Freitag, 1. Mai 2009

39 Das XY - Gesetz

Romano Guardini schreibt irgendwo von einem Gesetz, das sinngemäß besagt, dass das geistig Höhere sich in der Durchsetzung schwer tut. Ich weiß nicht mehr, wo es steht, ich weiß nicht mehr, wie es heißt – jedenfalls benannt nach dem, der es formuliert hat. Also, auf den Menschen bezogen: je geistig höher der Mensch ist, desto schwerer fällt ihm die Durchsetzung seines Ego oder seines Subjektes. Oder döbranitisch gesprochen: je mehr Nichtdualität jemand repräsentiert, desto weniger Dualität inklusive dualer Durchsetzung, Selbstbehauptung, duale Gerissenheit etc. hat ihm der Himmel mitgegeben. Zu recht, er soll ja das Nichtduale (den Himmel) als Gleichnis in der Welt zur Erscheinung bringen. Also darf und muß er dual „schwach“ sein, sonst käme die Nichtdualität nicht durch.
So ein Gedanke ist in der gegenwärtigen, offiziellen westlichen Welt verpönt. Da geht es nur um Selbstdurchsetzung, optimale Nutzung der Vorteile inklusive Bonuszahlungen für halb bis ganz kriminelle Handlungen, um „du wirst doch nicht so blöd sein…“ etc. Im realen Leben ist es immer auch um diese Sachen gegangen, aber heute gibt es auch auf geistigem Gebiet kein Korrektiv dazu, diese duale Gier ist geil und zu unserem Leitbild, zu unserem „Ideal“ geworden.

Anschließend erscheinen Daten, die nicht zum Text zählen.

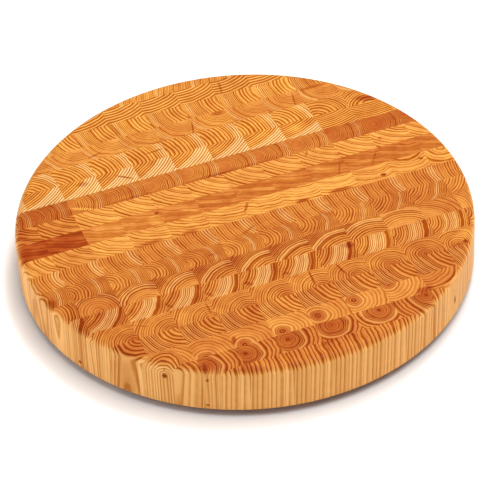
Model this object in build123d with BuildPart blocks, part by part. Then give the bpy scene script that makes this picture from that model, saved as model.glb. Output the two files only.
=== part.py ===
from build123d import *

import math
import os

# A round chopping block of larch with the end grain up. Planks are glued edge to edge into a
# panel, the panel is cross-cut into strips, and the strips are turned on end and glued side by
# side. So glued seams run both ways across the top: one plank gives one row of blocks along X,
# and one strip gives one column of blocks along Y. The glued mat is then turned round, its edges
# are rounded, and four rubber feet are screwed to its underside.
# All lengths are in millimetres. The origin is the middle of the footprint, on the table, and
# +Z is up.

# The wooden mat, which is as wide as its planks and a little off the middle of the disc
plank_count = 19
plank_thickness = 24.0
strip_width = 39.2
mat_shift_x = 1.5
mat_shift_y = 3.0
turning_allowance = 3.0
block_thickness = 50.0
top_edge_radius = 8.0
base_edge_bevel = 1.5
least_offcut = 5.0
saw_overrun = 5.0

# The rubber feet
foot_height = 8.0
foot_seat_diameter = 24.0
foot_tip_diameter = 20.0
foot_edge_bevel = 1.0
foot_web = 3.0
foot_spacing = 248.0

# The washers and screws that hold the feet
washer_diameter = 11.0
washer_thickness = 1.0
washer_clearance = 0.3
screw_diameter = 4.0
screw_length = 18.0
screw_point_length = 3.0
screw_point_diameter = 0.8
screw_head_diameter = 7.6
screw_head_height = 2.6
screw_head_bevel = 1.0
screw_clearance = 0.15
drive_width = 1.2
drive_span = 4.2
drive_depth = 1.3
pilot_spare_depth = 1.5

# Levels and radii that follow from the sizes above
mat_width = plank_count * plank_thickness
block_diameter = mat_width - 2 * turning_allowance
block_radius = block_diameter / 2
block_base = foot_height
washer_seat = foot_height - foot_web
washer_face = washer_seat - washer_thickness
screw_head_face = washer_face - screw_head_height
screw_tip = washer_face + screw_length
screw_radius = screw_diameter / 2
screw_hole_radius = screw_radius + screw_clearance
foot_mouth = washer_diameter / 2 + washer_clearance
pilot_depth = screw_tip - block_base + pilot_spare_depth

foot_places = GridLocations(foot_spacing, foot_spacing, 2, 2).locations


def strip_seams(half_length):
    """Places along X of the strip seams that leave more than the least offcut at both ends."""
    reach = half_length - least_offcut
    first = math.ceil((-reach - mat_shift_x) / strip_width)
    last = math.floor((reach - mat_shift_x) / strip_width)
    return [mat_shift_x + n * strip_width for n in range(first, last + 1)]


def upright_plane(place):
    """The upright plane through one foot's centre, with its x along X and its y up."""
    return Plane(origin=place.position, x_dir=(1, 0, 0), z_dir=(0, -1, 0))


# The turned disc, before it is divided along its seams, with blind pilot holes for the screws
with BuildPart() as disc:
    with BuildSketch(Plane.XY.offset(block_base)):
        Circle(block_radius)
    extrude(amount=block_thickness)
    fillet(disc.edges().group_by(Axis.Z)[-1], radius=top_edge_radius)
    chamfer(disc.edges().group_by(Axis.Z)[0], length=base_edge_bevel)
    with BuildSketch(Plane.XY.offset(block_base)):
        with Locations(foot_places):
            Circle(screw_hole_radius)
    extrude(amount=pilot_depth, mode=Mode.SUBTRACT)


def row_of_blocks(y_low, y_high, label):
    """The blocks from one plank: a slice of the disc along X, divided at the strip seams."""
    with BuildPart() as row:
        add(disc.part)
        with BuildSketch(Plane.XY.offset(block_base - saw_overrun)):
            with Locations((0, (y_low + y_high) / 2)):
                Rectangle(block_diameter + 2 * saw_overrun, y_high - y_low)
        extrude(amount=block_thickness + 2 * saw_overrun, mode=Mode.INTERSECT)
        nearest_y = max(y_low, -y_high, 0)
        half_chord = math.sqrt(block_radius**2 - nearest_y**2)
        for seam in strip_seams(half_chord):
            split(bisect_by=Plane.YZ.offset(seam), keep=Keep.BOTH)
    row.part.label = label
    return row.part


# The rows, counted from the far side of the disc, with the outer two open to the rim
mat_far_edge = mat_width / 2 + mat_shift_y
row_seams = [mat_far_edge - n * plank_thickness for n in range(1, plank_count)]
row_edges = [block_radius + saw_overrun, *row_seams, -block_radius - saw_overrun]
rows = [
    row_of_blocks(y_low, y_high, f"block_row_{n:02d}")
    for n, (y_high, y_low) in enumerate(zip(row_edges, row_edges[1:]), start=1)
]


def rubber_foot(place, label):
    """A moulded bumper: a tapered ring with a mouth for the washer and the screw head."""
    with BuildPart() as foot:
        with BuildSketch(upright_plane(place)):
            with BuildLine():
                Polyline(
                    (screw_hole_radius, foot_height),
                    (foot_seat_diameter / 2, foot_height),
                    (foot_tip_diameter / 2, 0),
                    (foot_mouth, 0),
                    (foot_mouth, washer_seat),
                    (screw_hole_radius, washer_seat),
                    close=True,
                )
            section = make_face()
            tip_corner = section.vertices().group_by(Axis.Y)[0].sort_by(Axis.X)[-1]
            chamfer(tip_corner, length=foot_edge_bevel)
        revolve(axis=Axis(place.position, (0, 0, 1)))
    foot.part.label = label
    return foot.part


feet = [rubber_foot(place, f"rubber_foot_{n}") for n, place in enumerate(foot_places, start=1)]

# Flat steel washers, one against the web inside each foot
with BuildPart() as washers:
    with BuildSketch(Plane.XY.offset(washer_face)):
        with Locations(foot_places):
            Circle(washer_diameter / 2)
            Circle(screw_hole_radius, mode=Mode.SUBTRACT)
    extrude(amount=washer_thickness)
washers.part.label = "foot_washers"

# Pan head wood screws, driven from below: a plain shank, a point and a cross recess
with BuildPart() as screws:
    for place in foot_places:
        with BuildSketch(upright_plane(place)):
            with BuildLine():
                Polyline(
                    (0, screw_head_face),
                    (screw_head_diameter / 2, screw_head_face),
                    (screw_head_diameter / 2, washer_face),
                    (screw_radius, washer_face),
                    (screw_radius, screw_tip - screw_point_length),
                    (screw_point_diameter / 2, screw_tip),
                    (0, screw_tip),
                    close=True,
                )
            section = make_face()
            head_corner = section.vertices().group_by(Axis.Y)[0].sort_by(Axis.X)[-1]
            chamfer(head_corner, length=screw_head_bevel)
        revolve(axis=Axis(place.position, (0, 0, 1)))
    with BuildSketch(Plane.XY.offset(screw_head_face)):
        with Locations(foot_places):
            Rectangle(drive_span, drive_width)
            Rectangle(drive_width, drive_span)
    extrude(amount=drive_depth, mode=Mode.SUBTRACT)
screws.part.label = "foot_screws"

os.makedirs("parts", exist_ok=True)
for piece in [*rows, *feet, washers.part, screws.part]:
    export_step(piece, f"parts/{piece.label}.step")
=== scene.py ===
"""Round end-grain chopping block in larch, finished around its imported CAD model.

The nineteen rows of glued blocks keep their CAD solids and get end grain that is worked out ring
by ring, block by block. Moulded feet, washers and cross-recess screws replace their plain nodes.
"""

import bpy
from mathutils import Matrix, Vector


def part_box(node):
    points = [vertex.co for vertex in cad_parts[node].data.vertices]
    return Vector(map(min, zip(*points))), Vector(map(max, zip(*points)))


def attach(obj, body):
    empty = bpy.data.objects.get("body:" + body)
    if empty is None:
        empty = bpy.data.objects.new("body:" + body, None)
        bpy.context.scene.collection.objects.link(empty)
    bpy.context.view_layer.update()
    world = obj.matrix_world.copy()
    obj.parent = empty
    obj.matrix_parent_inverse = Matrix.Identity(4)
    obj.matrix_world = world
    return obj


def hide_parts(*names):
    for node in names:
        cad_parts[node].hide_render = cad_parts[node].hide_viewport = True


bl_info = {
    "name": "Round larch chopping block",
    "version": (1, 0, 0),
    "blender": (4, 5, 0),
    "location": "3D View > Sidebar > Chopping Block",
    "description": "Finishes the rows of larch blocks, the feet and screws, and sets the studio",
    "category": "Object",
}

import functools
import math
from typing import NamedTuple

import bmesh
import bpy
from mathutils import Matrix, Vector

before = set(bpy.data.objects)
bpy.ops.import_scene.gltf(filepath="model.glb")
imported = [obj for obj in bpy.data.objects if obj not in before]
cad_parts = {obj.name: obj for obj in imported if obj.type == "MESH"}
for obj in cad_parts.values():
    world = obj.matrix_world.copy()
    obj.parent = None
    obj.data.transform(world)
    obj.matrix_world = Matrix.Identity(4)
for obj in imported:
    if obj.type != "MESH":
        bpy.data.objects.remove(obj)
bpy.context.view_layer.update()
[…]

Es gibt auch kein Bewusstsein vom Wert des Nicht-Dualen mehr und davon, dass dieses Nichtduale eine Kultur bereichert und ihr Gleichgewicht und Ausgewogenheit schenkt, bzw. sie überhaupt erst begründet.
Das könnte im Osten noch etwas anders zu sein. Zwar hören wir von dort, dass der duale Bereich von ungeschminkter Härte ist und der Lebenskampf nicht ohne, aber im Geistigen, im Bewusstsein scheint die Wertschätzung des Nicht-Dualen noch verankert zu sein. So sagte eine Frau, die selbst aus dem Osten kommt, zu ihrem Bekannten, der plante, eine zeitlang in Moskau zu leben, dass es dort für ihn zu hart sei, denn er sei ein guter Mensch. Darin ist noch die Wertschätzung für das Nicht-Duale ausgedrückt. Auch diese Frau macht sich Sorgen, ob ihr Bekannter in der harten dualen Welt Moskaus zurecht kommt, aber ihre Argumentation verläuft entlang einer anderen Linie. Ich glaube nicht, dass bei uns - spätestens nach dem Nationalsozialismus, allerspätestens nach den 68igern - jemand von einem guten Menschen spricht, wenn er sieht, dass sich einer mit der Dualität schwer tut, eher meint man (bestenfalls), ihn behandeln oder therapieren, jedenfalls aber verändern zu müssen.